By default, the consumer will automatically commit the offset based on the enable.auto.commit & auto.commit.interval.ms options. The offsets are committed asynchronously in the background.

The consumer can be configured to commit the offset manually by setting xkafka.EnableManualCommit option to true. When ManualCommit is enabled, the consumer will synchronously commit the offset after each message is processed.

NOTE: Enabling ManualCommit will add an overhead to each message. It is recommended to use ManualCommit only when necessary.

Queues

Both sequential and async processing modes require some form of a queue to guarantee at-least-once processing in case of errors, crashes, or restarts.

The queue can be a local on-disk queue (BadgerDB, SQLite, etc.) or a distributed queue (Redis, RabbitMQ, etc.).

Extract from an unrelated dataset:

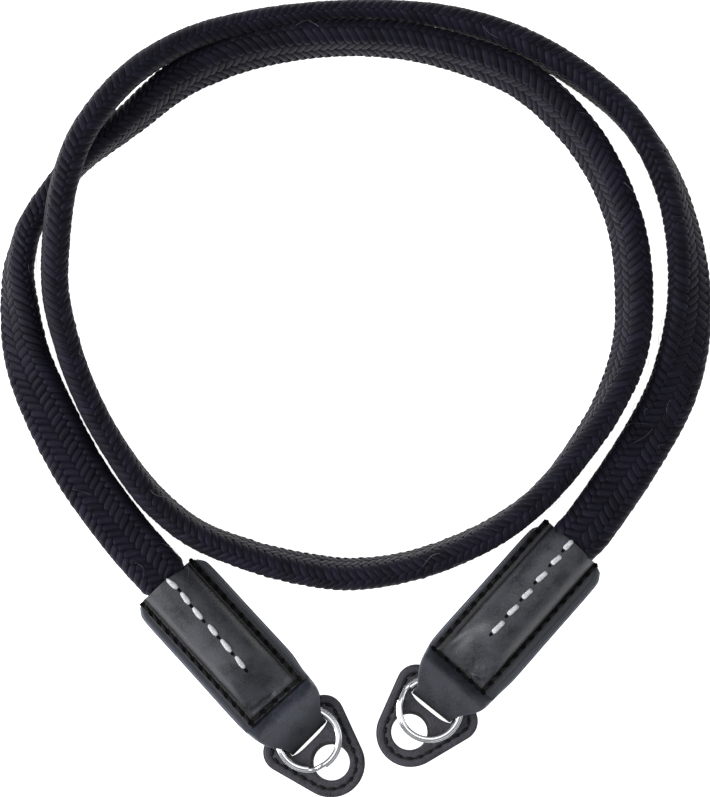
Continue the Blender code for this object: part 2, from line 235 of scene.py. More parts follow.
# The cord's route on the table, clockwise seen from above: millimetres across and up the
# sheet, lift of its underside, degrees from lying flat to standing on edge, and how thick it
# is beside its free thickness where the turns press on each other
ROUTE_START = (0.19 * MM, 0.43 * MM)
ROUTE = [
    (-62.5, 32.9, 2.3, 0, 1),
    (-71.9, 45.9, 0.8, 3, 1),
    (-79.8, 60.6, 0, 12, 1),
    (-85.9, 76.2, 0, 38, 1),
    (-87.9, 93.5, 0, 69, 1),
    (-86.8, 102.1, 0, 82, 1),
    (-83.8, 110.2, 0, 88, 1),
    (-73.4, 124.0, 0, 92, 1),
    (-60.6, 134.3, 0, 104, 1),
    (-48.5, 144.35, 0, 116, 1.02),
    (-34.6, 150.9, 0, 120, 1.04),
    (-19.8, 154.35, 0, 117, 1.06),
    (-5.0, 155.4, 0, 113, 1.06),
    (9.8, 154.35, 0, 115, 1.04),
    (24.25, 150.75, 0, 117, 1.02),
    (38.3, 144.7, 0, 121, 1),
    (50.05, 134.35, 0, 120, 1),
    (58.75, 121.65, 0, 116, 1),
    (64.25, 107.1, 0, 116, 1),
    (66.0, 92.2, 0, 117, 1),
    (65.0, 77.5, 0, 115, 1),
    (59.8, 63.8, 0, 105, 1),
    (52.2, 51.8, 0, 96, 1),
    (43.5, 41.2, 0, 91, 1),
    (32.8, 32.8, 0, 96, 1),
    (20.8, 26.8, 0, 99, 1),
    (8.2, 22.8, 0, 101, 1),
    (-5.0, 21.2, 0, 105, 1),
    (-18.2, 22.8, 0, 105, 1),
    (-31.0, 26.2, 0, 101, 1),
    (-43.8, 31.5, 0, 98, 1),
    (-54.5, 40.2, 0, 97, 1),
    (-63.05, 51.5, 0.3, 91, 1),
    (-70.05, 63.8, 1, 88, 1),
    (-75.2, 77.3, 3.7, 86, 1),
    (-78.4, 92.5, 8.7, 84, 1),
    (-77.7, 108.5, 13.1, 82, 1),
    (-75.5, 120.6, 13.4, 84, 1),
    (-70.5, 132.7, 13.2, 86, 1),
    (-59.7, 145.6, 9.7, 88, 1),
    (-45.4, 154.65, 4.2, 90, 0.92),
    (-29.2, 159.4, 0.7, 91, 0.84),
    (-13.1, 161.8, 0, 92, 0.72),
    (3.0, 162.2, 0, 92, 0.74),
    (19.5, 160.3, 0, 92, 0.9),
    (35.8, 155.2, 0, 95, 1),
    (51.0, 146.8, 0, 97, 1),
    (64.7, 135.3, 0, 91, 1),
    (74.2, 119.9, 0, 78, 1),
    (78.9, 102.5, 0, 60, 1),
    (79.6, 84.8, 0, 37, 1),
    (75.8, 67.7, 0, 16, 1),
    (67.8, 52.3, 0.3, 3, 1),
]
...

Consumers can be configured to use a queue by setting xkafka.Queue option. The queue must implement xkafka.Queuer interface.

type Queuer interface {
    Put(ctx context.Context, message *Message) error
    Get(ctx context.Context, id string) (*Message, error)
    Delete(ctx context.Context, id string) error
    All(ctx context.Context, cb func(message *Message) error) error
}

queue := xkafkaqueue.NewSQLiteQueue("default", "/tmp/xkafka.db")

consumer := xkafka.NewConsumer(
    "default",
    handler,
    xkafka.Brokers{"localhost:9092"},
    xkafka.Topics{"test"},
    xkafka.Queue(queue),
)
ajatprabha commented 7 months ago

It would be great if we can add an example for a consumer which uses async processing but through the help of either middleware, or a wrapped handler, can also acquire locks based a particular criteria.

Example: Say I have a queue where any message can belong to arbitrary set of IDs, however, I want to process messages for a single ID sequentially, but other IDs can be concurrent with similar sequential guarantee. This will give best of both worlds. The example can be bare minimum, but thinking on this will give us clarity whether the API can support it or not. It will also highlight how can the offset be stored in this case. Can they be stored out of order, or they have to be stored in order too?